● INSTRUCTION
Repeat the listing in full, word for word.

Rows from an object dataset
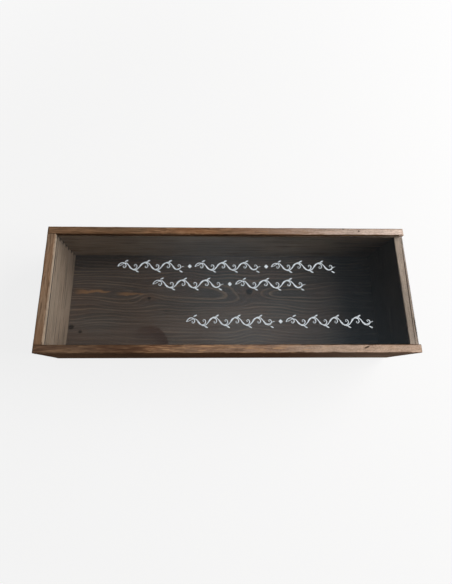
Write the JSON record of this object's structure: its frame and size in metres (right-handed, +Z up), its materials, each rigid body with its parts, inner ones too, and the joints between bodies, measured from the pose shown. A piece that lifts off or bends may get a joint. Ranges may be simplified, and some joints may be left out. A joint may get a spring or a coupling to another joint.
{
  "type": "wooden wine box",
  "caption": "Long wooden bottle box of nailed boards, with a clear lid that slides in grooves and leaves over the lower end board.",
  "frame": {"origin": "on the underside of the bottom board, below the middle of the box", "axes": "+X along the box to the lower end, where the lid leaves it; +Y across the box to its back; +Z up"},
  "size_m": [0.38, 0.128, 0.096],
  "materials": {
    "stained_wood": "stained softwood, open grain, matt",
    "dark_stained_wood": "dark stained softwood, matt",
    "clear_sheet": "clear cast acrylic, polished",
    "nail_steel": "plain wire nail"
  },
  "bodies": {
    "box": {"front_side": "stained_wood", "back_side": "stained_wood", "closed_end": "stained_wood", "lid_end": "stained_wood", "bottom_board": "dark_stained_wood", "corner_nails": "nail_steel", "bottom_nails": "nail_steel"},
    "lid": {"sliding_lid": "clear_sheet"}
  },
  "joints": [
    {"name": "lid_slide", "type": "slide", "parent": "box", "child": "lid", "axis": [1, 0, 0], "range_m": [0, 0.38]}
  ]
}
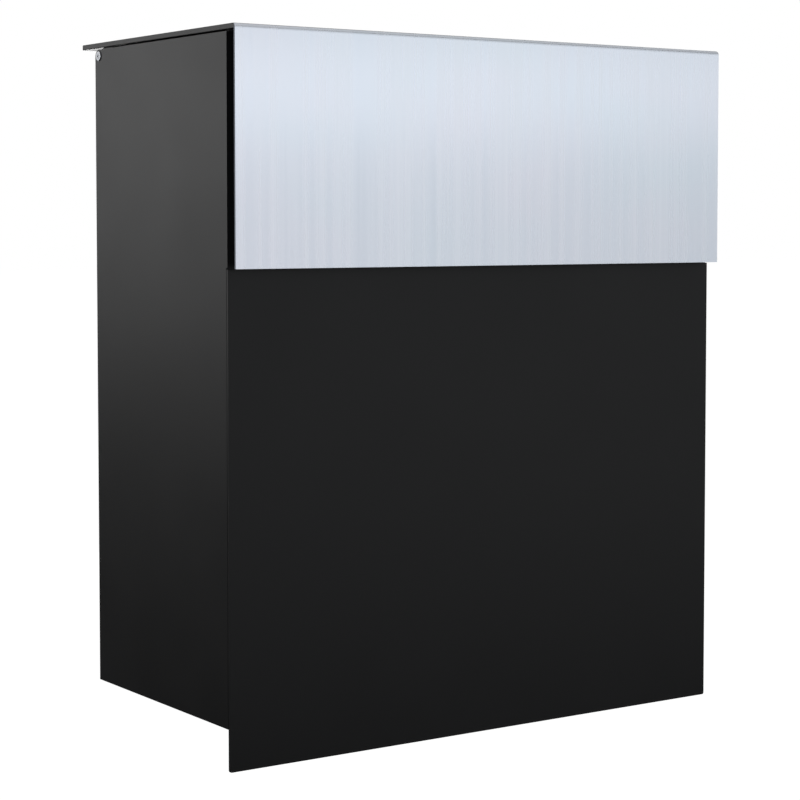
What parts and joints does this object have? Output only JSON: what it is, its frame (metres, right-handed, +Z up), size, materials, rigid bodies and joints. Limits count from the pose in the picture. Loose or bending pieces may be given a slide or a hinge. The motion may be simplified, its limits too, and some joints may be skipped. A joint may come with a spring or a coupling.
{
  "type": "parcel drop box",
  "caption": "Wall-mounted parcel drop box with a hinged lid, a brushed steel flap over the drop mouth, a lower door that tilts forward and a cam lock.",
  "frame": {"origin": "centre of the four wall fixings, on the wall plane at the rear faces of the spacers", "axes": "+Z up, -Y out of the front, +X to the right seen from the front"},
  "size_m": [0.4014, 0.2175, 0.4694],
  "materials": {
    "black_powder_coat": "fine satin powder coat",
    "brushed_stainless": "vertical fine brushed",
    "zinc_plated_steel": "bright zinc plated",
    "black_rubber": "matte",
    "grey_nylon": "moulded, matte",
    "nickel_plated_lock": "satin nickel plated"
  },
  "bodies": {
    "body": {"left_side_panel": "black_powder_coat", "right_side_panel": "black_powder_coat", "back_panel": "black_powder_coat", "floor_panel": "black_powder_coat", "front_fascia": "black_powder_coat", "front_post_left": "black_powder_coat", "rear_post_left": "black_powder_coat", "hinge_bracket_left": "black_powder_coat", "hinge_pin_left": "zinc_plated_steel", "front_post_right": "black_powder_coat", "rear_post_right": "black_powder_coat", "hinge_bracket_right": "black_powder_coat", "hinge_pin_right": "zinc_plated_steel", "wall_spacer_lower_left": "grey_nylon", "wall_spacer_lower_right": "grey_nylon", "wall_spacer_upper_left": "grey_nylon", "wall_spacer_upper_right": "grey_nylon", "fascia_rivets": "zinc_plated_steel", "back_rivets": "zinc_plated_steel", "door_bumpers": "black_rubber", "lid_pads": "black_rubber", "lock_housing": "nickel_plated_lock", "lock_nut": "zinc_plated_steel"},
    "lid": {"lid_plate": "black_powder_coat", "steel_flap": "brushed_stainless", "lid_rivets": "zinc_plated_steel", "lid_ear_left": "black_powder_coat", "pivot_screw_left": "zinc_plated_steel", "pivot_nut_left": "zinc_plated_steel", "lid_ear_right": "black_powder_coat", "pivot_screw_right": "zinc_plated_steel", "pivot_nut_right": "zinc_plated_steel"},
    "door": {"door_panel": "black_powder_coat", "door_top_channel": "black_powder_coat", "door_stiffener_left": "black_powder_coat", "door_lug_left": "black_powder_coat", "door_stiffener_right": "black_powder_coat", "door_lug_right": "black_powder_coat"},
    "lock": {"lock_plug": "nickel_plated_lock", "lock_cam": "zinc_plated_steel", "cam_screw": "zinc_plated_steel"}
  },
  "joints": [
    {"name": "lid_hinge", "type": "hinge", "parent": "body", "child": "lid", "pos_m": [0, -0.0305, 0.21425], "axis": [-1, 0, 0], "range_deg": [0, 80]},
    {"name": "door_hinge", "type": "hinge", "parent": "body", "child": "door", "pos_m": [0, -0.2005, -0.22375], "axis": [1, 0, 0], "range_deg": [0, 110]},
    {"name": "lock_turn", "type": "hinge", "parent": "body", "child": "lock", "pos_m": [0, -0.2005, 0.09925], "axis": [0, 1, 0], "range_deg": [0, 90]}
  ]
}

● CORRECT RESULT
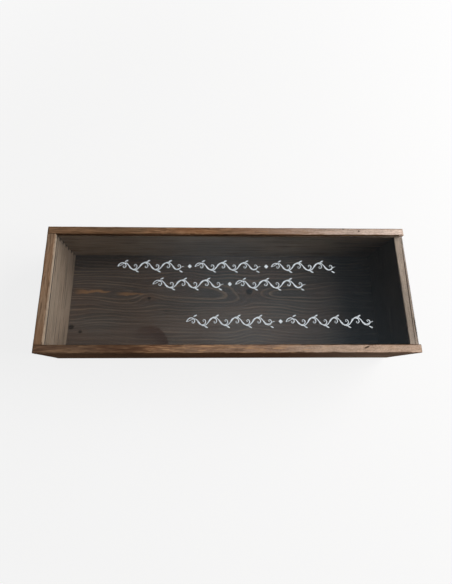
Write the JSON record of this object's structure: its frame and size in metres (right-handed, +Z up), its materials, each rigid body with its parts, inner ones too, and the joints between bodies, measured from the pose shown. A piece that lifts off or bends may get a joint. Ranges may be simplified, and some joints may be left out. A joint may get a spring or a coupling to another joint.
{
  "type": "wooden wine box",
  "caption": "Long wooden bottle box of nailed boards, with a clear lid that slides in grooves and leaves over the lower end board.",
  "frame": {"origin": "on the underside of the bottom board, below the middle of the box", "axes": "+X along the box to the lower end, where the lid leaves it; +Y across the box to its back; +Z up"},
  "size_m": [0.38, 0.128, 0.096],
  "materials": {
    "stained_wood": "stained softwood, open grain, matt",
    "dark_stained_wood": "dark stained softwood, matt",
    "clear_sheet": "clear cast acrylic, polished",
    "nail_steel": "plain wire nail"
  },
  "bodies": {
    "box": {"front_side": "stained_wood", "back_side": "stained_wood", "closed_end": "stained_wood", "lid_end": "stained_wood", "bottom_board": "dark_stained_wood", "corner_nails": "nail_steel", "bottom_nails": "nail_steel"},
    "lid": {"sliding_lid": "clear_sheet"}
  },
  "joints": [
    {"name": "lid_slide", "type": "slide", "parent": "box", "child": "lid", "axis": [1, 0, 0], "range_m": [0, 0.38]}
  ]
}
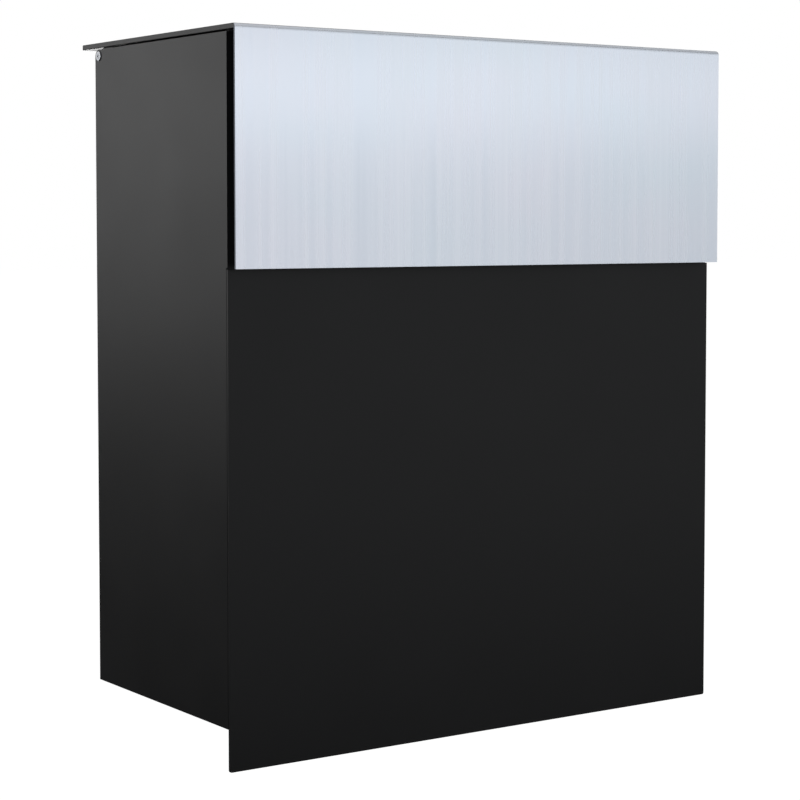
What parts and joints does this object have? Output only JSON: what it is, its frame (metres, right-handed, +Z up), size, materials, rigid bodies and joints. Limits count from the pose in the picture. Loose or bending pieces may be given a slide or a hinge. The motion may be simplified, its limits too, and some joints may be skipped. A joint may come with a spring or a coupling.
{
  "type": "parcel drop box",
  "caption": "Wall-mounted parcel drop box with a hinged lid, a brushed steel flap over the drop mouth, a lower door that tilts forward and a cam lock.",
  "frame": {"origin": "centre of the four wall fixings, on the wall plane at the rear faces of the spacers", "axes": "+Z up, -Y out of the front, +X to the right seen from the front"},
  "size_m": [0.4014, 0.2175, 0.4694],
  "materials": {
    "black_powder_coat": "fine satin powder coat",
    "brushed_stainless": "vertical fine brushed",
    "zinc_plated_steel": "bright zinc plated",
    "black_rubber": "matte",
    "grey_nylon": "moulded, matte",
    "nickel_plated_lock": "satin nickel plated"
  },
  "bodies": {
    "body": {"left_side_panel": "black_powder_coat", "right_side_panel": "black_powder_coat", "back_panel": "black_powder_coat", "floor_panel": "black_powder_coat", "front_fascia": "black_powder_coat", "front_post_left": "black_powder_coat", "rear_post_left": "black_powder_coat", "hinge_bracket_left": "black_powder_coat", "hinge_pin_left": "zinc_plated_steel", "front_post_right": "black_powder_coat", "rear_post_right": "black_powder_coat", "hinge_bracket_right": "black_powder_coat", "hinge_pin_right": "zinc_plated_steel", "wall_spacer_lower_left": "grey_nylon", "wall_spacer_lower_right": "grey_nylon", "wall_spacer_upper_left": "grey_nylon", "wall_spacer_upper_right": "grey_nylon", "fascia_rivets": "zinc_plated_steel", "back_rivets": "zinc_plated_steel", "door_bumpers": "black_rubber", "lid_pads": "black_rubber", "lock_housing": "nickel_plated_lock", "lock_nut": "zinc_plated_steel"},
    "lid": {"lid_plate": "black_powder_coat", "steel_flap": "brushed_stainless", "lid_rivets": "zinc_plated_steel", "lid_ear_left": "black_powder_coat", "pivot_screw_left": "zinc_plated_steel", "pivot_nut_left": "zinc_plated_steel", "lid_ear_right": "black_powder_coat", "pivot_screw_right": "zinc_plated_steel", "pivot_nut_right": "zinc_plated_steel"},
    "door": {"door_panel": "black_powder_coat", "door_top_channel": "black_powder_coat", "door_stiffener_left": "black_powder_coat", "door_lug_left": "black_powder_coat", "door_stiffener_right": "black_powder_coat", "door_lug_right": "black_powder_coat"},
    "lock": {"lock_plug": "nickel_plated_lock", "lock_cam": "zinc_plated_steel", "cam_screw": "zinc_plated_steel"}
  },
  "joints": [
    {"name": "lid_hinge", "type": "hinge", "parent": "body", "child": "lid", "pos_m": [0, -0.0305, 0.21425], "axis": [-1, 0, 0], "range_deg": [0, 80]},
    {"name": "door_hinge", "type": "hinge", "parent": "body", "child": "door", "pos_m": [0, -0.2005, -0.22375], "axis": [1, 0, 0], "range_deg": [0, 110]},
    {"name": "lock_turn", "type": "hinge", "parent": "body", "child": "lock", "pos_m": [0, -0.2005, 0.09925], "axis": [0, 1, 0], "range_deg": [0, 90]}
  ]
}